>> Start DATA FOR PROCESSING
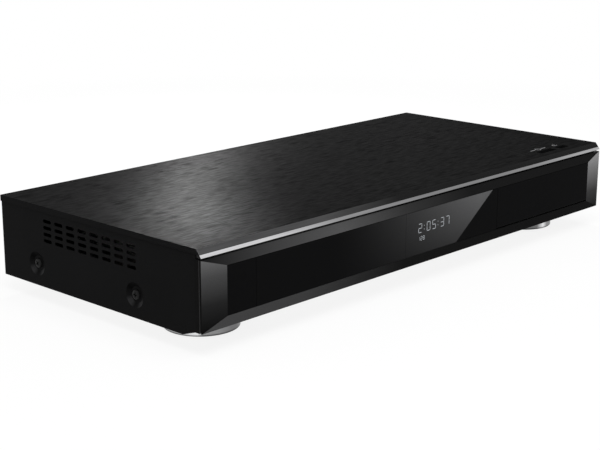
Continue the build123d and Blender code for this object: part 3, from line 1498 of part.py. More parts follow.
with BuildPart() as fan_frame:
    with BuildSketch(from_front(fan_back)):
        with Locations((fan_middle_x, fan_middle_z)):
            Rectangle(fan_size, fan_size)
        chamfer(vertices(), length=fan_corner)
        with Locations((fan_middle_x, fan_middle_z)):
            Circle(fan_bore, mode=Mode.SUBTRACT)
    extrude(amount=fan_depth)
    with BuildSketch(from_front(fan_back)):
        with Locations((fan_middle_x, fan_middle_z)):
            Rectangle(2 * fan_bore + fan_spoke_depth, fan_spoke)
            Rectangle(fan_spoke, 2 * fan_bore + fan_spoke_depth)
            Circle(fan_hub_radius)
    extrude(amount=fan_spoke_depth)
    lengthwise((fan_middle_x, fan_middle_z), (fan_front + fan_depth / 2, fan_back), fan_stub_radius)
fan_frame.part.label = "fan_frame"
export_step(fan_frame.part, "parts/fan_frame.step")

with BuildPart() as fan_rotor:
    hub_back = fan_back - fan_spoke_depth - running_gap
    lengthwise((fan_middle_x, fan_middle_z), (hub_back - fan_hub_depth, hub_back), fan_hub_radius)
    with Locations(Plane(origin=(fan_middle_x, hub_back - fan_hub_depth / 2, fan_middle_z),
                         x_dir=(1, 0, 0), z_dir=(0, -1, 0))):
        with PolarLocations((blade_root + blade_tip) / 2, blade_count):
            Box(blade_tip - blade_root, blade_chord, blade_thickness, rotation=(blade_pitch, 0, 0))
    lengthwise((fan_middle_x, fan_middle_z), (hub_back - fan_depth / 2, hub_back + overrun),
               fan_stub_radius + bearing_gap, Mode.SUBTRACT)
fan_rotor.part.label = "fan_rotor"
export_step(fan_rotor.part, "parts/fan_rotor.step")

# Ribbon cable from the side of the drive, under the hard disc, to the main board.
ribbon_width = 20.0
ribbon_thickness = 0.4
ribbon_inset = 44.0
ribbon_rise = 14.4
ribbon_middle_y = main_board_y[0] + ribbon_inset
ribbon_top = pan_floor + ribbon_rise
ribbon_level = pan_floor + ribbon_thickness
ribbon_bend = 1.6
ribbon_landing = 6.0
ribbon_start = drive_offset + drive_half
ribbon_end = main_board_x[0] - 2 * ribbon_thickness

with BuildPart() as drive_ribbon:
    with BuildSketch(from_front(ribbon_middle_y + ribbon_width / 2)):
        with BuildLine() as ribbon_line:
            FilletPolyline(
                (ribbon_start + ribbon_thickness, ribbon_top),
                (ribbon_start + ribbon_thickness, ribbon_level),
                (ribbon_end, ribbon_level),
                (ribbon_end, socket_floor + ribbon_thickness),
                (ribbon_end + ribbon_landing, socket_floor + ribbon_thickness),
                radius=ribbon_bend / 2,
            )
            offset(amount=ribbon_thickness / 2, side=Side.BOTH)
        make_face()
    extrude(amount=ribbon_width)
drive_ribbon.part.label = "drive_ribbon"
export_step(drive_ribbon.part, "parts/drive_ribbon.step")
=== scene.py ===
"""Looks of a slim disc recorder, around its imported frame. Metres, the frame's own axes."""

from math import cos, pi, radians, sin

import bpy
from bpy.props import FloatProperty, FloatVectorProperty, PointerProperty, StringProperty
from mathutils import Matrix, Vector


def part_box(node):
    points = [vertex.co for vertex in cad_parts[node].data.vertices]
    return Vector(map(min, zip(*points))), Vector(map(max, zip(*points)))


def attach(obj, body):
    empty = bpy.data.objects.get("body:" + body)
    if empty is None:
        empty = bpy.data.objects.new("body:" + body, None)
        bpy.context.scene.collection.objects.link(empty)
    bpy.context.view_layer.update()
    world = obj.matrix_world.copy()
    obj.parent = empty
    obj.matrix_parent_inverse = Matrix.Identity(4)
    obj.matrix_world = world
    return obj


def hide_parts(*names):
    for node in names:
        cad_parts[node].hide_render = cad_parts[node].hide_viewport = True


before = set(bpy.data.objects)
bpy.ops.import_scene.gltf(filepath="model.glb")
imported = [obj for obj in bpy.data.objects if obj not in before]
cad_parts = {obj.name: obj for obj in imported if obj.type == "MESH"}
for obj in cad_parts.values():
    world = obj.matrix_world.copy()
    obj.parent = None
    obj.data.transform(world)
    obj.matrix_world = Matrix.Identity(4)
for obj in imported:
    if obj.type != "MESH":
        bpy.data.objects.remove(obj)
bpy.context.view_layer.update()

bl_info = {
    "name": "Disc Recorder Looks",
    "version": (1, 0, 0),
    "blender": (4, 5, 0),
    "location": "View3D > Sidebar > Recorder",
    "description": "Finishes, display and studio for a slim disc recorder",
    "category": "Object",
}

MM = 0.001
BLACK = (0, 0, 0)
MARGIN = 1 * MM  # of a cutting tool past what it cuts, and round a face that is picked
BEVEL_ANGLE = radians(30)
SMOOTH_ANGLE = radians(15)

# The top plate, a folded sheet, with holes for the caps of the buttons.
SHEET = 0.9 * MM
BEVEL_RUN = 2.6 * MM
PLATE_EDGE = 0.12 * MM
CAP_FLANGE = 1.2 * MM
CAP_LENGTH = 4.8 * MM
CAP_GAP = 0.5 * MM
SLOPING = (0.2, 0.9)  # least and most upward part of a sloping face's normal
UPRIGHT = 0.5  # most upward part of an upright face's normal

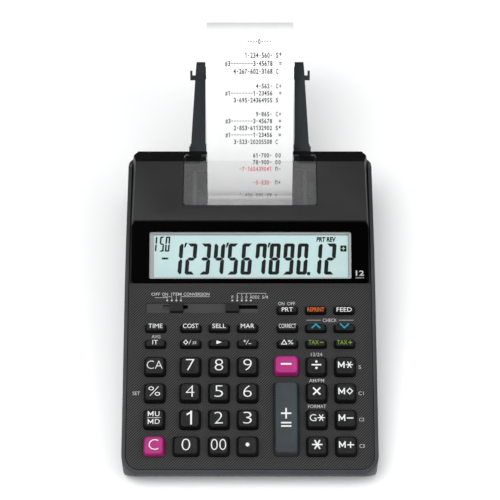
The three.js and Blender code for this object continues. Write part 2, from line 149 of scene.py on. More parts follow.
>> End DATA FOR PROCESSING
WRITTEN REQUEST: Return verbatim the lines that run from the line containing "ribbon_level = pan_floor + ribbon_thickness" through the line containing "obj.matrix_world = Matrix.Identity(4)", inclusive.

ANSWER TO THIS EXERCISE:
ribbon_level = pan_floor + ribbon_thickness
ribbon_bend = 1.6
ribbon_landing = 6.0
ribbon_start = drive_offset + drive_half
ribbon_end = main_board_x[0] - 2 * ribbon_thickness

with BuildPart() as drive_ribbon:
    with BuildSketch(from_front(ribbon_middle_y + ribbon_width / 2)):
        with BuildLine() as ribbon_line:
            FilletPolyline(
                (ribbon_start + ribbon_thickness, ribbon_top),
                (ribbon_start + ribbon_thickness, ribbon_level),
                (ribbon_end, ribbon_level),
                (ribbon_end, socket_floor + ribbon_thickness),
                (ribbon_end + ribbon_landing, socket_floor + ribbon_thickness),
                radius=ribbon_bend / 2,
            )
            offset(amount=ribbon_thickness / 2, side=Side.BOTH)
        make_face()
    extrude(amount=ribbon_width)
drive_ribbon.part.label = "drive_ribbon"
export_step(drive_ribbon.part, "parts/drive_ribbon.step")
=== scene.py ===
"""Looks of a slim disc recorder, around its imported frame. Metres, the frame's own axes."""

from math import cos, pi, radians, sin

import bpy
from bpy.props import FloatProperty, FloatVectorProperty, PointerProperty, StringProperty
from mathutils import Matrix, Vector


def part_box(node):
    points = [vertex.co for vertex in cad_parts[node].data.vertices]
    return Vector(map(min, zip(*points))), Vector(map(max, zip(*points)))


def attach(obj, body):
    empty = bpy.data.objects.get("body:" + body)
    if empty is None:
        empty = bpy.data.objects.new("body:" + body, None)
        bpy.context.scene.collection.objects.link(empty)
    bpy.context.view_layer.update()
    world = obj.matrix_world.copy()
    obj.parent = empty
    obj.matrix_parent_inverse = Matrix.Identity(4)
    obj.matrix_world = world
    return obj


def hide_parts(*names):
    for node in names:
        cad_parts[node].hide_render = cad_parts[node].hide_viewport = True


before = set(bpy.data.objects)
bpy.ops.import_scene.gltf(filepath="model.glb")
imported = [obj for obj in bpy.data.objects if obj not in before]
cad_parts = {obj.name: obj for obj in imported if obj.type == "MESH"}
for obj in cad_parts.values():
    world = obj.matrix_world.copy()
    obj.parent = None
    obj.data.transform(world)
    obj.matrix_world = Matrix.Identity(4)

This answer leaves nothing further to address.